La vérité est que le Christ n’a pas besoin de notre permission pour vivre dans notre monde. Le Christ n’a pas besoin de se conformer à nos sensibilités, nos préférences ou notre théologie. Le Christ est parmi nous durant ce moment de culte sur internet et partout durant le reste de la semaine. La présence du Christ peut se trouver dans toutes les personnes autour de nous, peu importe l’âge, le genre, les origines, l’orientation sexuelle, le statut social ou les conditions d’existence. Notre mission n’est pas de délimiter des catégories acceptables pour la présence du Christ, mais d’accueillir cette réalité.

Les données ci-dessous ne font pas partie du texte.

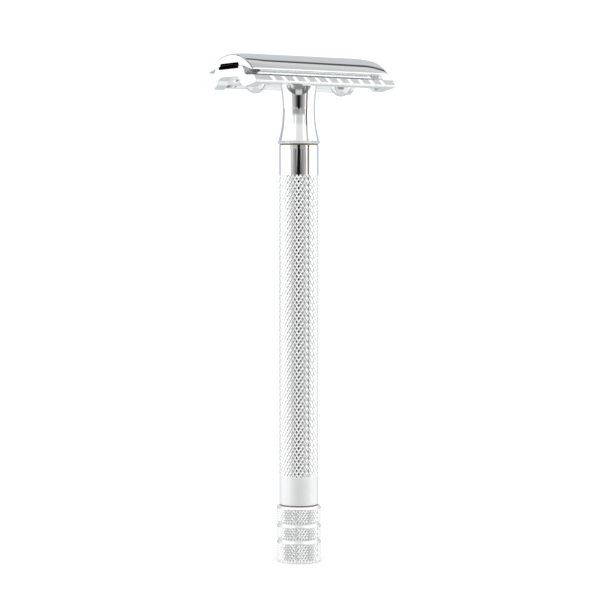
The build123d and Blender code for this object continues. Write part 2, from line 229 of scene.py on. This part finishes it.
def make_materials():
    """Every finish on the razor, by name."""
    around = (900.0, 900.0, 26000.0)      # grain round the handle
    along = (900.0, 26000.0, 900.0)       # grain along the head
    even = (700.0, 700.0, 700.0)
    coarse = 0.02 * MM                    # heights of the grain
    fine = 0.01 * MM
    edge = 0.28 * MM
    return {
        "polished": metal("polished_chrome", CHROME, CHROME_WORN_AND_SHADE, (0.01, 0.035), even),
        # The base plate's closed slot through the head gets painted black shade.
        "plate": metal(
            "plate_chrome", CHROME, CHROME_WORN_AND_SHADE, (0.01, 0.045), even,
            edge_round=edge, painted_shade_part=head_slot_shade, matte=0.06,
        ),
        "neck": metal(
            "neck_chrome", CHROME, CHROME_WORN_AND_SHADE, (0.01, 0.035), around, edge_round=0.5 * edge,
        ),
        "knurled": metal("knurled_chrome", CHROME, CHROME_WORN_AND_SHADE, (0.04, 0.09), around),
        "rims": metal("knob_rim_chrome", CHROME, CHROME_WORN_AND_SHADE, (0.08, 0.16), around, matte=0.36),
        "satin": metal(
            "satin_chrome", (0.88, 0.885, 0.89), CHROME_WORN_AND_SHADE, (0.42, 0.55), around, coarse, matte=0.35,
        ),
        "under": metal(
            "unpolished_chrome", (0.8, 0.81, 0.82), CHROME_WORN_AND_SHADE, (0.16, 0.3), along, fine, matte=0.5,
        ),
        # The cap's slot: black painted as shade, on a rough finish.
        "shaded_slot": metal("shaded_slot_black", SHADE_BLACK, (0.02, 0.02, 0.02), (0.4, 0.55), along, coarse),
        # A brown strip on the tube's top edge, where it meets the neck, and the thrust washer.
        "joint": metal(
            "brown_joint_line", (0.33, 0.25, 0.18), (0.16, 0.12, 0.09), (0.3, 0.5), around, coarse,
        ),
        "brass": metal(
            "turned_brass", (0.72, 0.52, 0.26), (0.4, 0.28, 0.14), (0.18, 0.34), around, coarse,
        ),
        "plated": metal(
            "plated_thread", (0.86, 0.855, 0.83), (0.6, 0.57, 0.5), (0.08, 0.2), around, fine,
        ),
        # The blade's middle, inside the slot, gets painted black shade.
        "blade": metal(
            "blade_steel_with_shade", (0.78, 0.81, 0.84), (0.42, 0.44, 0.47), (0.14, 0.26), along, fine,
            painted_shade_part=blade_middle_shade, matte=0.5,
        ),
        "steel": metal(
            "turned_steel", (0.58, 0.585, 0.59), (0.36, 0.36, 0.36), (0.2, 0.36), around, coarse,
        ),
    }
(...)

Et si nous sommes obligés d’accomplir des efforts pour modifier nos points de vue et nos pratiques, nous sommes appelés à considérer ce changement non pas comme une autre obligation imposée par le wokisme, mais une occasion pour nous ouvrir les esprits, de faire de la place pour ceux et celles trop souvent oubliés et d’inclure les personnes qui ont peut-être une culture ou une manière de faire différente de la nôtre. Nous sommes invités à rencontrer le Christ à travers toutes les personnes de notre communauté, de notre société et de notre monde.
La semaine prochaine, nous allons débuter l’Avent. Durant ce temps spécial de l’année, nous serons invités à se préparer à la célébration de la naissance du Messie et à découvrir la présence continue du Christ dans notre monde. Peut-être, nous le trouverons à travers notre voisin ou la dernière personne que nous pouvons imaginer. Parce que l’on ne sait jamais, peut-être le Christ est nulle autre que l’un des plus petits membres de notre communauté. Amen.